Mucho después entendí por qué Pablo dijo y deseó volver a cantarle a las grandes Alamedas de Chile cuando fueran Liberadas. Ahí conocí, y hoy más que nunca, a Víctor Jara. Promesa cumplida. Silvio llegaría también y muchas de sus canciones me traspasarían el alma, y más hoy, cuando ya no quiero ni oírlo porque no sé a quién o por qué canta.

Hoy, con orgullo, veo por televisión, junto con los desesperos y los por qué de mi hijo ante las pequeñas gotas que salen por los lados de mis ojos (pero sin los apretones que daba yo en su momento, porque mis venas son capilares), el rescate de las treinta y tres personas de la mina chilena.

Saco cuenta e intento restar días, ante tantos muertos por la represión y las Dictaduras Militares. Mi cuenta empieza en preescolar, el resultado es inaudito. No sé sumar y mucho menos restar. Mi cuenta jamás tendrá un resultado.

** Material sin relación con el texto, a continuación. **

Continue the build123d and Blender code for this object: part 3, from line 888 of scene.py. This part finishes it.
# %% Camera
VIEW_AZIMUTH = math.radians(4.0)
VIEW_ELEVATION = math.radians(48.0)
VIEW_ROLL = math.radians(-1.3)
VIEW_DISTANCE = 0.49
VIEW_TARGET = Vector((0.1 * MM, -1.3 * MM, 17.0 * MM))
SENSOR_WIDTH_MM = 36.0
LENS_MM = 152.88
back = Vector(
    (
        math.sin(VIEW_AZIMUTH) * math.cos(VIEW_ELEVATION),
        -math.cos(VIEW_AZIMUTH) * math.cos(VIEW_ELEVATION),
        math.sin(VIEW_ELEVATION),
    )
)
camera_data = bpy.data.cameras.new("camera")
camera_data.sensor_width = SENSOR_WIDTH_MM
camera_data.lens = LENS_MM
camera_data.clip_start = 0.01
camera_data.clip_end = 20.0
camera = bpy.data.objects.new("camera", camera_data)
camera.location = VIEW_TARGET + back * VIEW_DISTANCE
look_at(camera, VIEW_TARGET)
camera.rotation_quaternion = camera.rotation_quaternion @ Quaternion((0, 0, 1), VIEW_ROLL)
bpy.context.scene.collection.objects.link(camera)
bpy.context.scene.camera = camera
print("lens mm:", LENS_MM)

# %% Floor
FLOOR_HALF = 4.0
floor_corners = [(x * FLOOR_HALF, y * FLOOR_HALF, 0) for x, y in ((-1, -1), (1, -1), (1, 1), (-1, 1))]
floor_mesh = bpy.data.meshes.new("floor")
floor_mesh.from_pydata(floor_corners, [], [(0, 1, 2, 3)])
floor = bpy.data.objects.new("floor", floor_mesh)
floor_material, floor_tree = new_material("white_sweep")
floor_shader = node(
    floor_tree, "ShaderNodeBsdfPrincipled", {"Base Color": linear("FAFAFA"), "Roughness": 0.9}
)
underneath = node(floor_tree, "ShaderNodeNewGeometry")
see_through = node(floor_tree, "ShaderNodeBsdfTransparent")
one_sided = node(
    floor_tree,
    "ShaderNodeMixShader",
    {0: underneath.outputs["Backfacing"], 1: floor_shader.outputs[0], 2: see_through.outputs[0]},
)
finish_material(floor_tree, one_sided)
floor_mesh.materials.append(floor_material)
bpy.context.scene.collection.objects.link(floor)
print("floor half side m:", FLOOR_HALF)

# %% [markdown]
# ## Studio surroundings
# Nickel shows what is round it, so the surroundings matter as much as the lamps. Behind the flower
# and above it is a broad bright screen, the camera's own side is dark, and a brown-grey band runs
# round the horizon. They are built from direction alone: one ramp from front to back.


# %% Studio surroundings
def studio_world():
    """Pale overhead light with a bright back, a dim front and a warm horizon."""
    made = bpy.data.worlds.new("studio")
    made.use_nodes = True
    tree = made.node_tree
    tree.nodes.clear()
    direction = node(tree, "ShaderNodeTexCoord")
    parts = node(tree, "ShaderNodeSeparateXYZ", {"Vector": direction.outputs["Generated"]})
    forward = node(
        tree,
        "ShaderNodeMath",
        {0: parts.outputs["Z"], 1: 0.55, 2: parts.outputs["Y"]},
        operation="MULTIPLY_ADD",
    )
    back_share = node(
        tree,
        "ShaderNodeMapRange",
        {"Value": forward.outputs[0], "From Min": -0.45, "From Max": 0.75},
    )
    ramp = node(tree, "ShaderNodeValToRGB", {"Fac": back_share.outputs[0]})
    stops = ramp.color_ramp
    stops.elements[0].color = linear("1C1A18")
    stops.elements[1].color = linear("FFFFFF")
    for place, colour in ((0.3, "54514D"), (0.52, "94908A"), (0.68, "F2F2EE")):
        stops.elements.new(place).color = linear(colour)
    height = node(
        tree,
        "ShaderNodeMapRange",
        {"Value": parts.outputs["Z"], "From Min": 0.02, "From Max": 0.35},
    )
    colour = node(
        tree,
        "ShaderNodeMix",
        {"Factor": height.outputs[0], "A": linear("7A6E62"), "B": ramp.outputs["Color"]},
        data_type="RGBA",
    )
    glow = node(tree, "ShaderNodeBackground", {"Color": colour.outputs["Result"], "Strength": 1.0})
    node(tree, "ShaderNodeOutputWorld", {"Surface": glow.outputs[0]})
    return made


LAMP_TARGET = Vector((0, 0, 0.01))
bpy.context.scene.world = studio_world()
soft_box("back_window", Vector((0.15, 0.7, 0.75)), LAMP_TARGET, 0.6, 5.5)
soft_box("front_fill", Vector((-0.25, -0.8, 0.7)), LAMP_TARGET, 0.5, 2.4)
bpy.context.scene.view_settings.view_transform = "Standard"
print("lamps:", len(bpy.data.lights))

Lo más cercano a ese resultado ha sido: "Estamos bien en el refugio los 33".
Y fueron salvados.

¡Viva Chile! Por Siempre.

Pero recuerden que somos más que 33.

Marcelo, tu Chile hoy es el Mundo.

¿Quién nos salvará a nosotros?

Manuel Suquet

2 comentarios:

  1. Supongo que te percatas, querida Mirta, de que tu iniciativa está arrastrando una cadena de eslabones enterrados que van surgiendo a cada tirón, desgajando la tierra que los ocultaba y levantando una polvareda de consecuencias desconocidas...pero seguro positivas. Un abrazo y gracias a tu hermano por compartir sus recuerdos.